Today, around $100 billion in assets are held in 130/30 strategies. Merrill Lynch envisions the worldwide market for 130/30 funds at $1 trillion in just five years time. More ambitious, the TABB Group doubles the estimate to $2 trillion and claims that 2 years should do the trick. Looking at recent growth, neither of these figures sounds outright unrealistic.
Research from Macquarie Capital Markets (Empirical Analysis on Active Extension Strategies, April 2008) shows that relaxing the long-only restriction can raise the transfer coefficient of a fund, thus increasing its information ratio and boosting excess returns. In an alpha-crazed environment, this helps to explain the 130/30 hype. As mainstream investors pour into long/short strategies, however, the cost profile of short trading is bound to change.

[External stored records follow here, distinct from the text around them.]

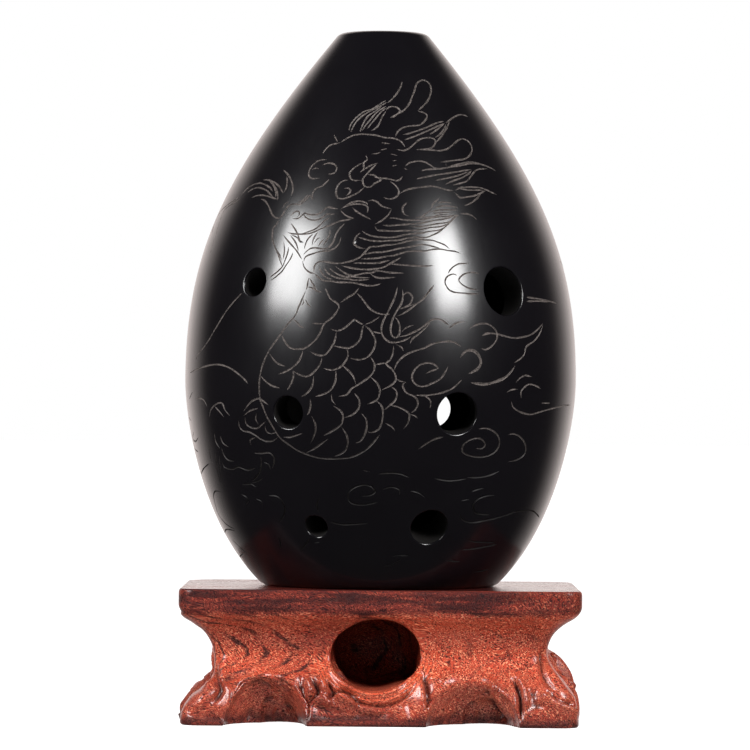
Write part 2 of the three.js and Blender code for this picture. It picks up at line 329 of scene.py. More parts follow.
HOLLOW_LIP = {
    "inner lip": (0.6, 0.7, 0.9, [(330, 662), (337, 677), (350, 688), (367, 694), (386, 693), (402, 686),
                                  (414, 673)]),
    "left lip line": (-0.4, 0.5, 0.4, [(326, 668), (333, 680), (344, 689), (356, 695)]),
    "lip crease": (-0.4, 0.5, 0.4, [(341, 684), (352, 693), (370, 699), (386, 699), (402, 690),
                                    (413, 677)]),
    "outer lip": (0.5, 0.8, 0.8, [(340, 687), (356, 697), (372, 702), (388, 701), (404, 692), (416, 679)]),
    "outer lip line": (-1.1, 1.2, 0.5, [(337, 685), (346, 694), (357, 701), (373, 706), (390, 705),
                                        (406, 696), (418, 682)]),
    "below the lip": (-0.6, 1.5, 1.5, [(350, 713), (372, 715), (392, 712)]),
    "under facet": (0.5, 1.2, 1.8, [(402, 704), (405, 712), (408, 724)]),
}
BACK_ROOTS = {
    "middle root": (1.1, 1.8, 1.8, [(346, 652), (360, 668), (366, 684), (362, 704), (357, 723)]),
    "middle crease": (-0.8, 1.0, 1.0, [(374, 656), (379, 676), (379, 698), (384, 722)]),
    "second root": (0.9, 1.4, 2.0, [(392, 650), (393, 668), (396, 688), (403, 708), (406, 723)]),
}
# The same for an end of the block, in millimetres: from front to back, and up. Here the first width is in
# front of a path that runs down, and below one that runs to the back.
SIDE_ROOTS = {
    "scoop rim": (-0.6, 0.3, 1.4, [(-10.6, 1.5), (-9.0, 5.0), (-4.5, 7.2), (1.0, 7.4), (6.5, 6.0),
                                   (10.0, 2.5)]),
    "front crease": (-0.9, 1.1, 1.1, [(-15.0, 13.5), (-13.6, 8.5), (-14.8, 4.0), (-15.6, 0.0)]),
    "front root": (0.8, 1.3, 1.3, [(-9.0, 15.0), (-12.0, 9.5), (-12.4, 4.0), (-12.8, 0.0)]),
    "back crease": (-0.8, 1.0, 1.3, [(13.0, 14.0), (14.4, 9.0), (13.4, 4.0), (14.6, 0.0)]),
    "back root": (0.9, 1.4, 1.2, [(8.5, 15.0), (11.4, 10.0), (11.6, 5.0), (11.9, 0.0)]),
    "middle root": (0.6, 1.6, 1.6, [(-1.0, 17.0), (1.6, 13.0), (0.4, 9.5)]),
}
LEFT_END_ROOTS = {
    "slim ankle": (-2.0, 4.2, 4.2, [(-26.0, 9.3), (-12.0, 9.3), (0.0, 9.3), (12.0, 9.3), (26.0, 9.3)]),
}

# How deep in a crease each place lies: passes that smooth the wood, then the depth itself, and the depth in
# millimetres that counts as a full crease
CAVITY_PASSES = 10
CAVITY_BLUR = 3
CAVITY_DEPTH = 0.22

# Edges that are rubbed round before the carving: how many passes, how much each takes, and how far from the
# path they reach, in millimetres. The slab's under edge has its distance from the top, reach and share.
RUBBED_PASSES = 150
RUBBED_PULL = 0.6
RUBBED_REACH = 3.5
UNDER_EDGE = (4.9, 1.8, 0.6)
RUBBED_EDGES = [
    [(434, 722), (438, 708), (446, 697), (456, 689), (468, 685), (480, 685), (490, 691)],
    [(268, 683), (280, 691), (292, 704), (302, 720)],
]


def row_place(points, base):
    """Points in millimetres above the given base height become metres in the shared frame."""
    placed = np.asarray(points, float) * MM
    placed[:, 2] += base * MM
    return placed


def put_in_scene(name, data):
    thing = bpy.data.objects.new(name, data)
    bpy.context.scene.collection.objects.link(thing)
    return thing


@contextmanager
def shaping(mesh):
    """Opens a mesh to work on its points and faces, and writes them back to it at the end."""
    body = bmesh.new()
    body.from_mesh(mesh)
    yield body
    body.to_mesh(mesh)
    body.free()


def weld(body, into_triangles=False):
    """Joins points that meet, drops what has no area and turns every face outwards."""
    bmesh.ops.remove_doubles(body, verts=body.verts, dist=WELD_REACH)
    bmesh.ops.dissolve_degenerate(body, edges=body.edges, dist=SAME_PLACE)
    if into_triangles:
        bmesh.ops.triangulate(body, faces=[face for face in body.faces if len(face.verts) > 3])
    bmesh.ops.recalc_face_normals(body, faces=body.faces)


def read_values(items, name, width=3, kind=np.float32):
    """The same value of every item of a mesh, with a row for each item where the value is several numbers."""
    values = np.empty(len(items) * width, kind)
    items.foreach_get(name, values)
    return values.reshape(-1, width) if width > 1 else values


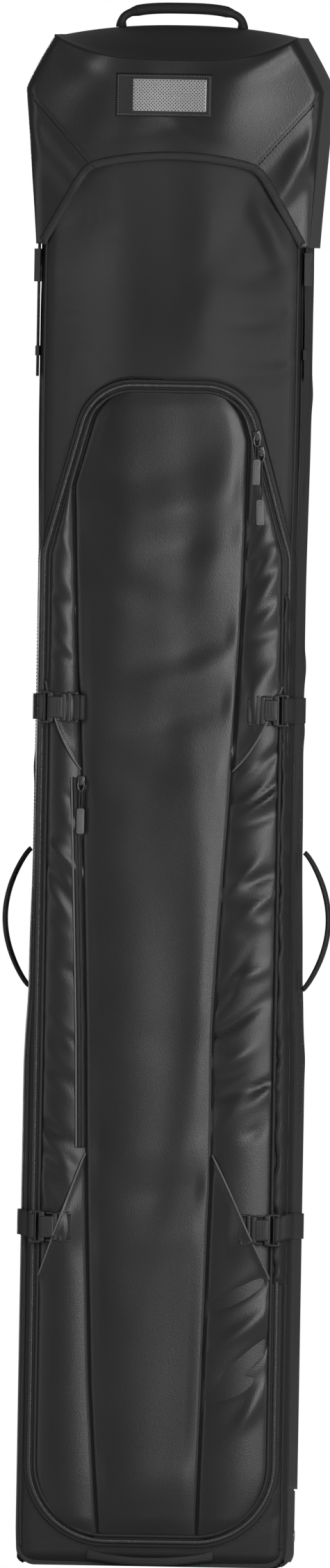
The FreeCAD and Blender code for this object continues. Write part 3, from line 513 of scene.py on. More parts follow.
def lid_half(z):
    """Half width of the lid at each height: a foot of large arcs, straight sides, a narrowed top."""
    z = np.asarray(z, float)
    slope = (LID_HALF - LID_TOP_HALF) / (LID_TOP - LID_SHOULDER)
    lean = math.hypot(1, slope)
    foot_rise = np.clip(LID_FOOT + FOOT_ROUND - z, 0, FOOT_ROUND)
    foot = LID_HALF - FOOT_ROUND + np.sqrt(FOOT_ROUND ** 2 - foot_rise ** 2)
    straight = LID_HALF - slope * np.clip(z - LID_SHOULDER, 0, None)
    arc_z = LID_TOP - CROWN_ROUND
    arc_x = LID_HALF - slope * (arc_z - LID_SHOULDER) - CROWN_ROUND * lean
    tangent = arc_z + CROWN_ROUND * slope / lean
    arc = arc_x + np.sqrt(np.clip(CROWN_ROUND ** 2 - (z - arc_z) ** 2, 0, None))
    return np.minimum(foot, np.where(z > tangent, arc, straight))


SEAM_Z = [0.03, 0.12, 0.22, 0.40, 0.50, 0.65, 0.77, 0.97, 1.10, 1.19, 1.37, 1.44]
SEAM_REACH = {
    -1: [0.0635, 0.0700, 0.0765, 0.0830, 0.0860, 0.0890, 0.0930, 0.1000, 0.1070, 0.1100, 0.1160, 0.1180],
    1: [0.0560, 0.0585, 0.0610, 0.0650, 0.0680, 0.0670, 0.0730, 0.0850, 0.0910, 0.0950, 0.0980, 0.0990],
}
SEAM_TO_ZIP = 0.012


def seam_x(side, z):
    """Where the seam beside the centre panel runs, on the left (-1) or right (1)."""
    return side * np.minimum(np.interp(z, SEAM_Z, SEAM_REACH[side]), lid_half(z) - SEAM_TO_ZIP)


def folds(x, z, marks):
    """Soft ridges in the cloth: each mark is (x, z, degrees, length, width, height).

    A ridge is a bell along its line times a bell across it, and the line bends a little.
    """
    relief = np.zeros(np.broadcast(x, z).shape)
    for mx, mz, degrees, length, width, height in marks:
        c, s = math.cos(math.radians(degrees)), math.sin(math.radians(degrees))
        along = (x - mx) * c + (z - mz) * s
        across = -(x - mx) * s + (z - mz) * c
        bend = 0.10 * along ** 2 / length
        relief += height * bell(along, length) * bell(across - bend, width)
    return relief


def scattered_folds(count, *ranges):
    """Chance folds from the one seeded source: a range for each value of a mark, either sign."""
    signs = rng.choice([-1, 1], count)
    drawn = [rng.uniform(low, high, count) for low, high in ranges]
    drawn[-1] = drawn[-1] * signs
    return list(zip(*drawn))


RIGHT_FOLDS = scattered_folds(34, (0.075, 0.145), (0.50, 1.0), (18, 48), (0.016, 0.045),
                              (0.004, 0.010), (0.0014, 0.0042))
LEFT_FOLDS = scattered_folds(26, (-0.145, -0.095), (0.42, 1.0), (120, 160), (0.014, 0.035),
                             (0.004, 0.010), (0.0008, 0.0026))
WING_FOLDS = {
    ("upper", 1): scattered_folds(14, (0.095, 0.145), (1.05, 1.30), (20, 60), (0.02, 0.05),
                                  (0.006, 0.013), (0.001, 0.0026)),
    ("upper", -1): scattered_folds(12, (-0.145, -0.10), (1.05, 1.32), (110, 160), (0.02, 0.05),
                                   (0.006, 0.013), (0.0008, 0.002)),
    ("lower", 1): [(0.100, 0.330, 28, 0.055, 0.010, 0.0045), (0.112, 0.290, 36, 0.050, 0.010, -0.0035),
                   (0.118, 0.255, 40, 0.045, 0.010, 0.0045), (0.095, 0.215, 22, 0.045, 0.012, 0.0038),
                   (0.120, 0.190, 60, 0.030, 0.010, -0.003)],
    ("lower", -1): [],
}
BROAD_WAVES = [(-0.055, 1.22, 88, 0.26, 0.034, -0.0052), (0.030, 1.20, 88, 0.26, 0.026, 0.0034),
               (0.070, 1.30, 80, 0.16, 0.022, -0.0034), (-0.045, 0.66, 91, 0.30, 0.036, -0.0034),
               (0.020, 0.62, 90, 0.30, 0.030, 0.0028), (0.052, 0.70, 88, 0.30, 0.018, -0.0026),
               (-0.040, 0.24, 93, 0.18, 0.036, -0.0030), (0.030, 0.22, 87, 0.18, 0.030, 0.0026),
               (0.0, 0.10, 4, 0.12, 0.030, -0.0030), (0.05, 0.95, 24, 0.10, 0.030, -0.0030)]
WAVE_SHARE = 0.55
CENTRE_FOLDS = [(-0.02, 1.330, 12, 0.080, 0.022, 0.0030), (0.01, 1.285, 14, 0.085, 0.020, -0.0026),
                (0.03, 1.245, 16, 0.080, 0.022, 0.0026), (-0.05, 1.190, -24, 0.060, 0.020, 0.0022),
                (0.04, 1.120, 18, 0.075, 0.020, 0.0026), (0.02, 1.080, 20, 0.080, 0.018, -0.0022),
                (0.03, 1.035, 20, 0.075, 0.020, 0.0028), (-0.03, 0.960, -18, 0.070, 0.026, 0.0015),
                (0.0, 0.640, 8, 0.075, 0.026, 0.0016), (-0.01, 0.500, 6, 0.080, 0.020, -0.0018),
                (0.02, 0.455, 12, 0.070, 0.018, 0.0022), (0.0, 0.395, 10, 0.075, 0.020, -0.0015)]


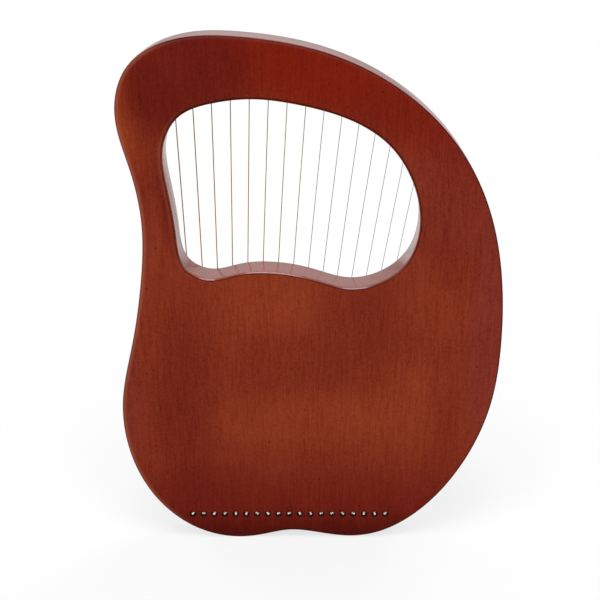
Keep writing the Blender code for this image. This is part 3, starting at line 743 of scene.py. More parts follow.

Short positions require borrowed securities. For an asset manager, a prime broker will locate lenders and facilitate an exchange. There is a natural limit to the number of shares on short offer, however, and this quantity is necessarily far less than the number of long shares on the market. Growth in 130/30, along with other long/short hedge fund strategies, will increase demand for borrowed shares and drive up the cost of borrowing them. Scarcity will enable both lenders and prime brokers to increase fees, eating away net returns.
At a recent NICSA conference, I heard a prime broker put a great deal of faith in his firm's ability to rehypothecate shares, effectively stretching the number of short shares currently available. When he was asked if $1 trillion was realistic, his answer was telling: "maybe."
Short trading will undoubtedly play a role in future fund innovations. In estimating the future market, however, we must be cognizant of the limitations of our current one.